> Task directions:
Restate every line of the material, word for word.

# START OF Stored data

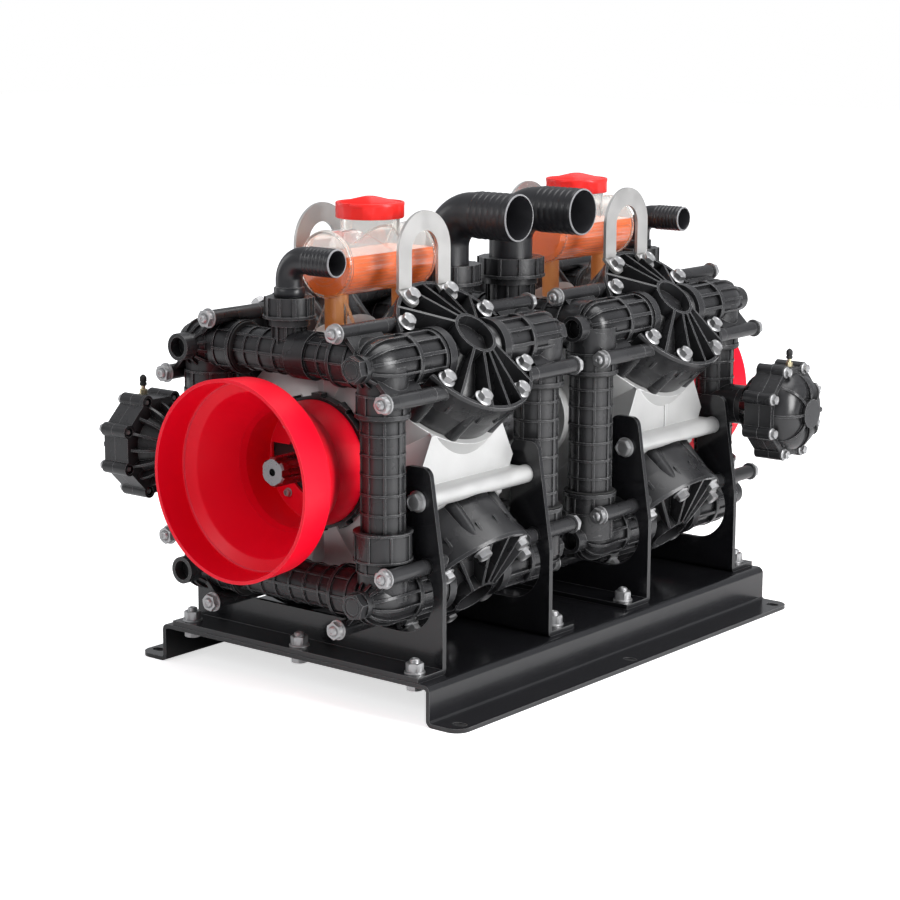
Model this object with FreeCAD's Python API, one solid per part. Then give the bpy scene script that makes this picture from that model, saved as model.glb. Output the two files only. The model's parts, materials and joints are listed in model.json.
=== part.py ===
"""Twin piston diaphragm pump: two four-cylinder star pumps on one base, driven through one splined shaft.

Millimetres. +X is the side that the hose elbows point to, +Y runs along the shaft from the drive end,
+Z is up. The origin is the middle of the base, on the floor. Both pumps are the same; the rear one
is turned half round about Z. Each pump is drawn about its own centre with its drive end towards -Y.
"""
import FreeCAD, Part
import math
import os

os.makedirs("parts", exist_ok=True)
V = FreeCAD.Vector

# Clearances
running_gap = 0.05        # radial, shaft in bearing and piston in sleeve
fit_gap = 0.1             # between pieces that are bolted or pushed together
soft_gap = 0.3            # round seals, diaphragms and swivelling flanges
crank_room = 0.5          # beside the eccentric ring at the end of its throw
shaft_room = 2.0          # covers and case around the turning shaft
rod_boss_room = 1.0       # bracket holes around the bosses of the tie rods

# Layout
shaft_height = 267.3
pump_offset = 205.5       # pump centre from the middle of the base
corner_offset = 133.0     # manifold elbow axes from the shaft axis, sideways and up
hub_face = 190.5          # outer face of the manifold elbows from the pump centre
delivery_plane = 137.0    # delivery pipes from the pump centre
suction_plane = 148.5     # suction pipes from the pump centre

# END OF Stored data

> Right answer:
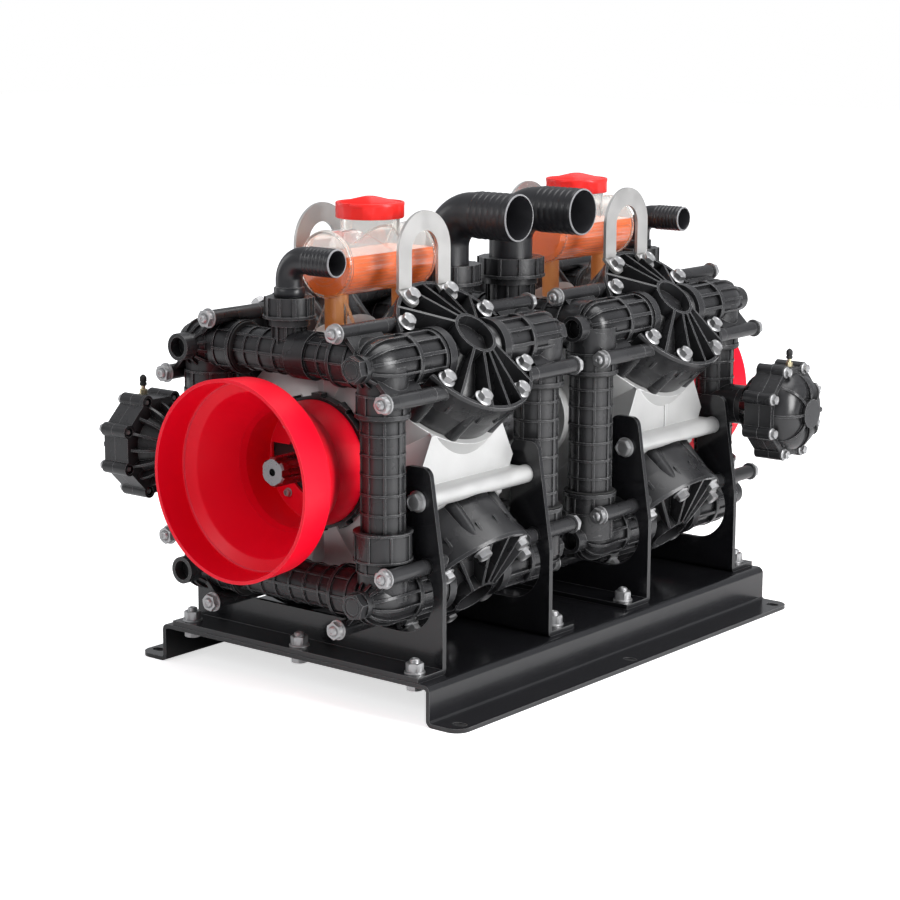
Model this object with FreeCAD's Python API, one solid per part. Then give the bpy scene script that makes this picture from that model, saved as model.glb. Output the two files only. The model's parts, materials and joints are listed in model.json.
=== part.py ===
"""Twin piston diaphragm pump: two four-cylinder star pumps on one base, driven through one splined shaft.

Millimetres. +X is the side that the hose elbows point to, +Y runs along the shaft from the drive end,
+Z is up. The origin is the middle of the base, on the floor. Both pumps are the same; the rear one
is turned half round about Z. Each pump is drawn about its own centre with its drive end towards -Y.
"""
import FreeCAD, Part
import math
import os

os.makedirs("parts", exist_ok=True)
V = FreeCAD.Vector

# Clearances
running_gap = 0.05        # radial, shaft in bearing and piston in sleeve
fit_gap = 0.1             # between pieces that are bolted or pushed together
soft_gap = 0.3            # round seals, diaphragms and swivelling flanges
crank_room = 0.5          # beside the eccentric ring at the end of its throw
shaft_room = 2.0          # covers and case around the turning shaft
rod_boss_room = 1.0       # bracket holes around the bosses of the tie rods

# Layout
shaft_height = 267.3
pump_offset = 205.5       # pump centre from the middle of the base
corner_offset = 133.0     # manifold elbow axes from the shaft axis, sideways and up
hub_face = 190.5          # outer face of the manifold elbows from the pump centre
delivery_plane = 137.0    # delivery pipes from the pump centre
suction_plane = 148.5     # suction pipes from the pump centre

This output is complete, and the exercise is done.